上一篇分析到了Scan scan = new Scan(get) 之后就没再往下写了, 现在继续补上。
先来分析一下Scan的创建过程,
public Scan(Get get) { this.startRow = get.getRow(); this.stopRow = get.getRow(); this.filter = get.getFilter(); this.cacheBlocks = get.getCacheBlocks(); this.maxVersions = get.getMaxVersions(); this.tr = get.getTimeRange(); this.familyMap = get.getFamilyMap(); }
可以清楚地看到,里面startRow和stopRow设置是相等。
再来看getScanner
protected RegionScanner getScanner(Scan scan, List<KeyValueScanner> additionalScanners) throws IOException { startRegionOperation(); this.readRequestsCount.increment(); try { // Verify families are all valid prepareScanner(scan); if(scan.hasFamilies()) { for(byte [] family : scan.getFamilyMap().keySet()) { checkFamily(family); } } return instantiateRegionScanner(scan, additionalScanners); } finally { closeRegionOperation(); } }
其中重点关注instantiateRegionScanner 这个方法,里面就一行......
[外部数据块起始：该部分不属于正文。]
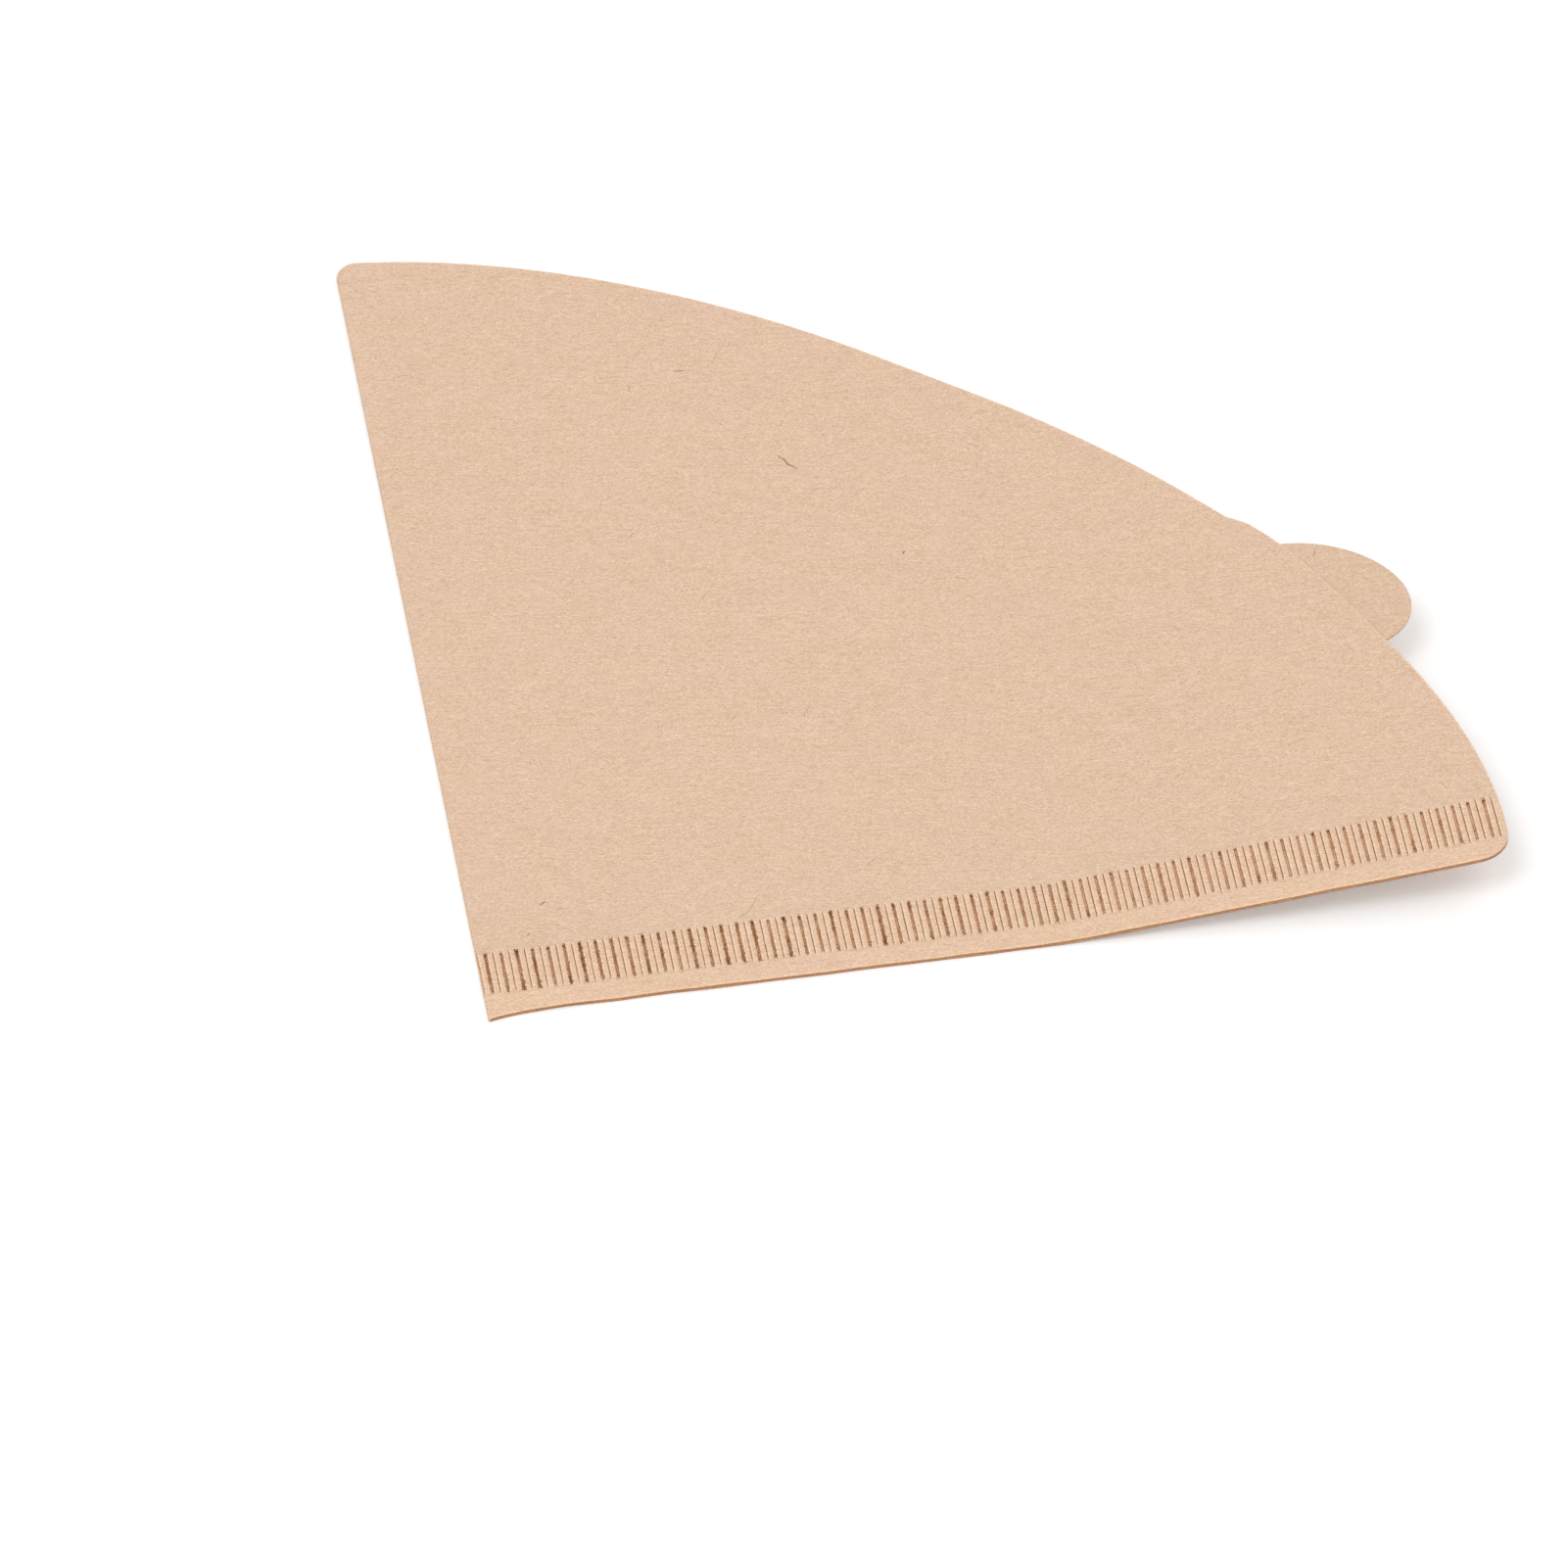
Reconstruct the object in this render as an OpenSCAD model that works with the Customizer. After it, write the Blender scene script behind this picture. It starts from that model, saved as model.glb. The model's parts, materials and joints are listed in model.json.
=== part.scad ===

protected RegionScanner instantiateRegionScanner(Scan scan, List<KeyValueScanner> additionalScanners) throws IOException { return new RegionScannerImpl(scan, additionalScanners); }
看看RegionScannerImpl(还真囧啊.........绕这么多弯)
RegionScannerImpl(Scan scan, List<KeyValueScanner> additionalScanners) throws IOException { //DebugPrint.println("HRegionScanner.<init>"); this.filter = scan.getFilter(); this.batch = scan.getBatch(); if (Bytes.equals(scan.getStopRow(), HConstants.EMPTY_END_ROW)) { this.stopRow = null; } else { this.stopRow = scan.getStopRow(); } // If we are doing a get, we want to be [startRow,endRow] normally // it is [startRow,endRow) and if startRow=endRow we get nothing. this.isScan = scan.isGetScan() ? -1 : 0; // synchronize on scannerReadPoints so that nobody calculates // getSmallestReadPoint, before scannerReadPoints is updated. synchronized(scannerReadPoints) { this.readPt = MultiVersionConsistencyControl.resetThreadReadPoint(mvcc); scannerReadPoints.put(this, this.readPt); } List<KeyValueScanner> scanners = new ArrayList<KeyValueScanner>(); if (additionalScanners != null) { scanners.addAll(additionalScanners); } for (Map.Entry<byte[], NavigableSet<byte[]>> entry : scan.getFamilyMap().entrySet()) { Store store = stores.get(entry.getKey()); StoreScanner scanner = store.getScanner(scan, entry.getValue()); scanners.add(scanner); } this.storeHeap = new KeyValueHeap(scanners, comparator); }
感觉hbase里的注释还是挺NB的,重要的部分都有解释,看起来还是挺爽的......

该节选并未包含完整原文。